На его глазах проходили «революционные процессы» в армиях Варшавского Договора, когда, бывало, министров и начальников штабов меняли за месяц по нескольку раз. Он понял, что аналогичные процессы дошли и до нас.
Часа через полтора принесли указ президента о назначении генерала армии Лобова начальником Генерального штаба…
В истории этого назначения была своя политическая интрига, связанная с характером отношений между Ельциным и Горбачевым. До сих пор мало кто знает, что между ними 23 августа 1991 года в Кремле произошел некий «бартер, ный обмен». '
Когда Ельцин явился в Кремль и стал напористо выжимать из Горбачева согласие на назначение Шапошникова министром обороны, Михаил Сергеевич сломался не сразу. Даже несмотря на то, что Ельцин щедро разукрашивал Шапошникова комплиментами за то, что тот противодействовал реализации планов ГКЧП.

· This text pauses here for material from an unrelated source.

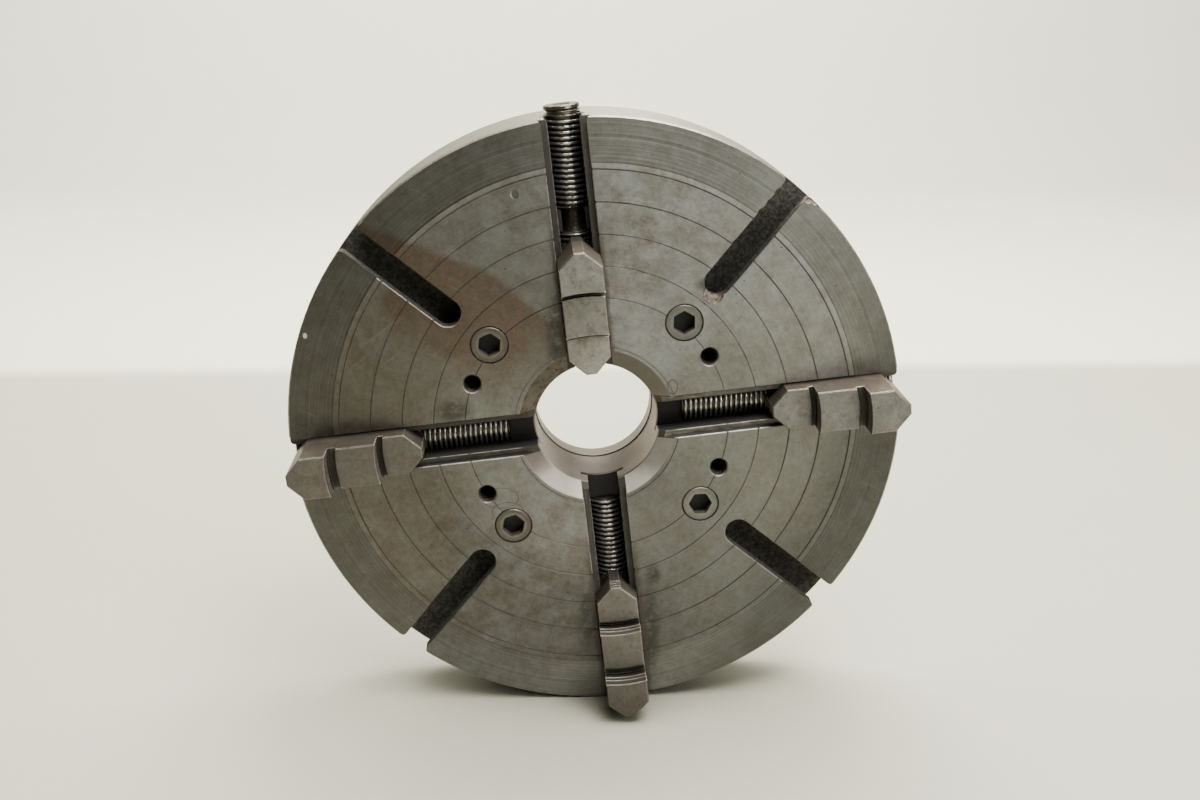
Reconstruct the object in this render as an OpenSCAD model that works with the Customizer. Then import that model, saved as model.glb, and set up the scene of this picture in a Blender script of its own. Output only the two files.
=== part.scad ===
// Four-jaw independent lathe chuck on a spindle adapter plate, standing on its rim.
// Built in chuck coordinates: z along the spindle axis towards the work, z = 0 at the
// spindle seat. The last step turns it so that the axis lies along Y, the working face
// looks along -Y and +Z is up.

/* [Body] */
// Outer diameter of the chuck body
body_d = 500; // [480:2:520]
// Thickness of the chuck body at its rim
body_t = 75; // [70:1:85]
// Diameter of the through bore in the body
bore_d = 102; // [90:1:104]
// Diameter of the mouth of the bore chamfer
mouth_d = 130; // [124:1:134]
// Depth of the bore chamfer
mouth_depth = 9; // [5:0.5:12]
// Diameter where the finely turned outer band begins
band_d = 427.6; // [424:0.2:432]
// Turn of the whole chuck about its axis as it stands, in degrees
clocking = 6.34; // [0:0.01:12]

/* [Jaw slots] */
// Width of a jaw slot at the face
slot_w = 35.3; // [35:0.1:37]
// Depth of the wide part of a jaw slot
slot_ledge_depth = 5; // [4:0.5:6]
// Gap between the two guide ledges
ledge_gap = 25; // [24.8:0.1:25.4]
// Width of the undercut below the ledges
undercut_w = 36; // [35.8:0.1:37]
// Depth from the face to the top of the undercut
undercut_top = 21.5; // [21:0.5:22]
// Depth from the face to the floor of the undercut
undercut_floor = 26.5; // [26:0.5:27]

/* [Clamp slots] */
// Width of a clamp slot at the face
clamp_slot_w = 22; // [20:0.5:24]
// Radius at which a clamp slot starts
clamp_slot_start = 142; // [140:1:150]
// Width of the T part of a clamp slot
clamp_tee_w = 37; // [32:0.5:38]
// Thickness of the lip over the T part
clamp_lip = 12; // [10:0.5:14]
// Full depth of a clamp slot
clamp_slot_depth = 26; // [24:0.5:28]

/* [Jaws] */
// Length of a jaw
jaw_l = 105; // [105:1:112]
// Width of a jaw above the face
jaw_w = 34.2; // [33:0.1:34.6]
// Heights of the three steps above the face
step_heights = [16, 31.3, 47];
// Positions of the two gripping risers from the inner nose
riser_at = [36, 73.8];
// Widths of the relief grooves at the feet of the risers
relief_w = [4.5, 6.5];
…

Горбачев ничего против Шапошникова не имел, но не мог не понимать, что, в сущности, идет речь об откровенном протаскивании на главный военный пост в Союзе человека Ельцина. Это в определенной мере ущемляло его самолюбие. Но в той ситуации, когда от поведения Ельцина могла уже зависеть и карьера самого Горбачева, и дальнейшая судьба Союза, Михаил Сергеевич решил проявить гибкость и уступить президенту РФ.